Il n’aurait pas dû en être ainsi – mais aucun compromis sur les règles du vote par correspondance n’a été tenté – c’est plutôt l’inverse. Quoi qu’il en soit, l’invasion du Capitole est aujourd’hui un événement psychologique majeur – l’« Insurrection » – qui a bouleversé la conscience américaine. Outre le fait qu’elle a déconcerté les législateurs, qui n’ont pas l’habitude de subir la perte soudaine de leur sentiment de sécurité, l’invasion est devenue le sacrilège d’un « espace sacré » rappelant toutes les connotations habituelles de mission exceptionnelle et divine de l’Amérique. Les poignards ont été joyeusement enfoncés – Trump est de nouveau mis en accusation ; il doit être jugé au Sénat après l’inauguration de Biden ; et lui et sa famille, peuvent s’attendre au carnage judiciaire qui s’ensuivra.

Depuis la première élection de Trump, le « Blue State » [l’État Démocrate] est déterminé à l’écraser. On y arrive. Et, d’une manière ou d’une autre, nous avons maintenant la suppression de l’Amérique rouge [Républicaine] des réseaux sociaux, avec des discussions sur une « purge » et une « rééducation » culturelle pour ses partisans – et leurs enfants – également. Biden parle déjà comme un président de guerre, et le Capitole a maintenant pris l’aspect d’un théâtre de guerre, avec des troupes armées éparpillées dans ses couloirs : « Trump », a déclaré Biden, « a déclenché une attaque totale contre nos institutions démocratiques, dès le début de son mandat, et hier n’était que le point culminant de cette attaque implacable ».

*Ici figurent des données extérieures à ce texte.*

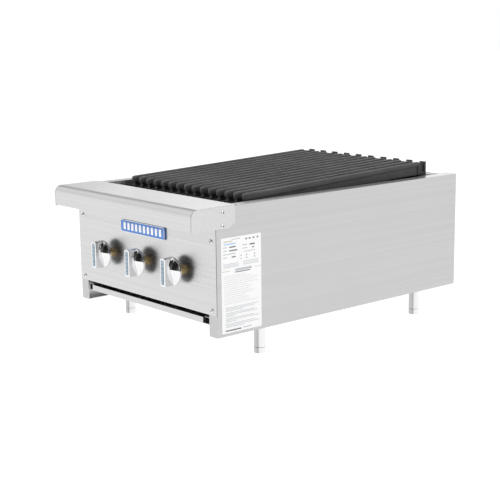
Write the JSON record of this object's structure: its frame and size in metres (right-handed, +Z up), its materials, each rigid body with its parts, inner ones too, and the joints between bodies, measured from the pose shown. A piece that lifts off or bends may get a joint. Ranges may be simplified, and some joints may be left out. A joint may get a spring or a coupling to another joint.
{
  "type": "charbroiler grill",
  "caption": "Countertop gas charbroiler with sloping cast-iron grates, a rolled front ledge, chrome knobs, a pull-out drip tray and levelling feet.",
  "frame": {"origin": "on the floor below the middle of the bounding box", "axes": "+X across to the operator's right, +Y from the front to the back, +Z up"},
  "size_m": [0.4636, 0.758, 0.324],
  "materials": {
    "stainless": "brushed satin",
    "inner_steel": "mill finish",
    "screw_steel": "bright",
    "leg_steel": "polished",
    "badge": "gloss enamel with a white rim",
    "label": "satin foil",
    "black_steel": "dark mill scale",
    "cast_iron": "seasoned, fine cast texture",
    "burner_steel": "aluminised, dull",
    "brass": "machined",
    "tube_aluminium": "drawn",
    "chrome": "polished",
    "knob_print": "printed foil"
  },
  "bodies": {
    "body": {"left_side_panel": "stainless", "right_side_panel": "stainless", "rear_panel": "stainless", "rear_deck": "stainless", "front_panel": "stainless", "front_ledge": "stainless", "ledge_left_cap": "stainless", "ledge_right_cap": "stainless", "left_liner": "inner_steel", "right_liner": "inner_steel", "front_baffle": "inner_steel", "rear_baffle": "inner_steel", "rest_brackets": "inner_steel", "tray_rails": "inner_steel", "ledge_screws": "screw_steel", "panel_screws": "screw_steel", "legs": "leg_steel", "nameplate": "badge", "rating_label": "label", "front_grate_rest": "black_steel", "rear_grate_rest": "black_steel", "radiant_rests": "black_steel", "burner_rest": "black_steel", "manifold": "black_steel", "gas_elbow": "black_steel", "supply_pipe": "black_steel", "radiant_1": "cast_iron", "radiant_2": "cast_iron", "radiant_3": "cast_iron", "burner_1": "burner_steel", "burner_2": "burner_steel", "burner_3": "burner_steel", "valve_1": "brass", "valve_2": "brass", "valve_3": "brass", "orifice_hoods": "brass", "pilot_valves": "brass", "pilot_tubes": "tube_aluminium"},
    "grate_section_1": {"grate_1": "cast_iron"},
    "grate_section_2": {"grate_2": "cast_iron"},
    "grate_section_3": {"grate_3": "cast_iron"},
    "grate_section_4": {"grate_4": "cast_iron"},
    "grate_section_5": {"grate_5": "cast_iron"},
    "knob_assembly_1": {"knob_1": "chrome", "knob_strip_1": "knob_print", "valve_stem_1": "brass"},
    "shutter_1": {"air_shutter_1": "burner_steel"},
    "knob_assembly_2": {"knob_2": "chrome", "knob_strip_2": "knob_print", "valve_stem_2": "brass"},
    "shutter_2": {"air_shutter_2": "burner_steel"},
    "knob_assembly_3": {"knob_3": "chrome", "knob_strip_3": "knob_print", "valve_stem_3": "brass"},
    "shutter_3": {"air_shutter_3": "burner_steel"},
    "tray": {"drip_tray": "stainless"},
    "leveller_front_left": {"foot_front_left": "leg_steel"},
    "leveller_front_right": {"foot_front_right": "leg_steel"},
    "leveller_rear_left": {"foot_rear_left": "leg_steel"},
    "leveller_rear_right": {"foot_rear_right": "leg_steel"}
  },
  "joints": [
    {"name": "knob_1_turn", "type": "hinge", "parent": "body", "child": "knob_assembly_1", "pos_m": [-0.117, -0.323, 0.165], "axis": [0, -1, 0], "range_deg": [0, 90]},
    {"name": "knob_2_turn", "type": "hinge", "parent": "body", "child": "knob_assembly_2", "pos_m": [0, -0.323, 0.165], "axis": [0, -1, 0], "range_deg": [0, 90]},
    {"name": "knob_3_turn", "type": "hinge", "parent": "body", "child": "knob_assembly_3", "pos_m": [0.117, -0.323, 0.165], "axis": [0, -1, 0], "range_deg": [0, 90]},
    {"name": "air_shutter_1_turn", "type": "hinge", "parent": "body", "child": "shutter_1", "pos_m": [-0.117, -0.263, 0.165], "axis": [0, -1, 0], "range_deg": [0, 45]},
    {"name": "air_shutter_2_turn", "type": "hinge", "parent": "body", "child": "shutter_2", "pos_m": [0, -0.263, 0.165], "axis": [0, -1, 0], "range_deg": [0, 45]},
    {"name": "air_shutter_3_turn", "type": "hinge", "parent": "body", "child": "shutter_3", "pos_m": [0.117, -0.263, 0.165], "axis": [0, -1, 0], "range_deg": [0, 45]},
    {"name": "grate_1_lift", "type": "slide", "parent": "body", "child": "grate_section_1", "axis": [0, 0, 1], "range_m": [0, 0.12]},
    {"name": "grate_2_lift", "type": "slide", "parent": "body", "child": "grate_section_2", "axis": [0, 0, 1], "range_m": [0, 0.12]},
    {"name": "grate_3_lift", "type": "slide", "parent": "body", "child": "grate_section_3", "axis": [0, 0, 1], "range_m": [0, 0.12]},
    {"name": "grate_4_lift", "type": "slide", "parent": "body", "child": "grate_section_4", "axis": [0, 0, 1], "range_m": [0, 0.12]},
    {"name": "grate_5_lift", "type": "slide", "parent": "body", "child": "grate_section_5", "axis": [0, 0, 1], "range_m": [0, 0.12]},
    {"name": "drip_tray_slide", "type": "slide", "parent": "body", "child": "tray", "axis": [0, -1, 0], "range_m": [0, 0.6]},
    {"name": "foot_front_left_screw", "type": "slide", "parent": "body", "child": "leveller_front_left", "axis": [0, 0, -1], "range_m": [0, 0.025]},
    {"name": "foot_front_right_screw", "type": "slide", "parent": "body", "child": "leveller_front_right", "axis": [0, 0, -1], "range_m": [0, 0.025]},
    {"name": "foot_rear_left_screw", "type": "slide", "parent": "body", "child": "leveller_rear_left", "axis": [0, 0, -1], "range_m": [0, 0.025]},
    {"name": "foot_rear_right_screw", "type": "slide", "parent": "body", "child": "leveller_rear_right", "axis": [0, 0, -1], "range_m": [0, 0.025]}
  ]
}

Voici la première implication clé de cet « événement psychologique », non seulement pour les Américains, mais aussi pour le monde entier qui assiste aux événements qui se déroulent : Biden a appelé à des mesures contre le « terrorisme intérieur », et a utilisé un langage habituellement réservé aux combats avec un État ennemi extérieur – un langage qui accompagne les guerres majeures. Voilà qui va alimenter un « cycle de la vengeance ». Dans le cas de deux nations, littéralement en guerre, c’est ce qu’elles font. Cela en fait partie. Elles espèrent résoudre leur conflit par l’humiliation, la répression et la soumission forcée de l’autre – voir la capitulation du Japon [et de l’Allemagne, NdT] après la Seconde Guerre mondiale. Mais l’Amérique est, au moins nominalement, une seule et même nation. Que se passe-t-il lorsqu’une seule nation se divise et que l’une d’entre elles transforme les éléments « séditieux » en un « autre étranger » ?

Nous ne le savons pas. Mais la haine est intense, tant envers Trump qu’envers les « Déplorables ». Et maintenant, ces sentiments sont réciproques suite à l’humiliation du président, lors d’une destitution sans raisons sérieuses, expédiée en quelques heures. Ce qui semble certain, c’est que le cours des événements va probablement conduire à un cycle de polarisation qui va s’auto-renforcer.
La montée du Trumpisme a créé un nouveau manichéisme radical au sein de l’élite libérale. La technologie, avec ses algorithmes qui relient les personnes partageant les mêmes idées, a beaucoup à voir avec cette fracture numérique et idéologique. Mais en fin de compte, ce fossé est – faussement – présenté comme un combat mortel entre un libéralisme monolithique et un antilibéralisme monolithique.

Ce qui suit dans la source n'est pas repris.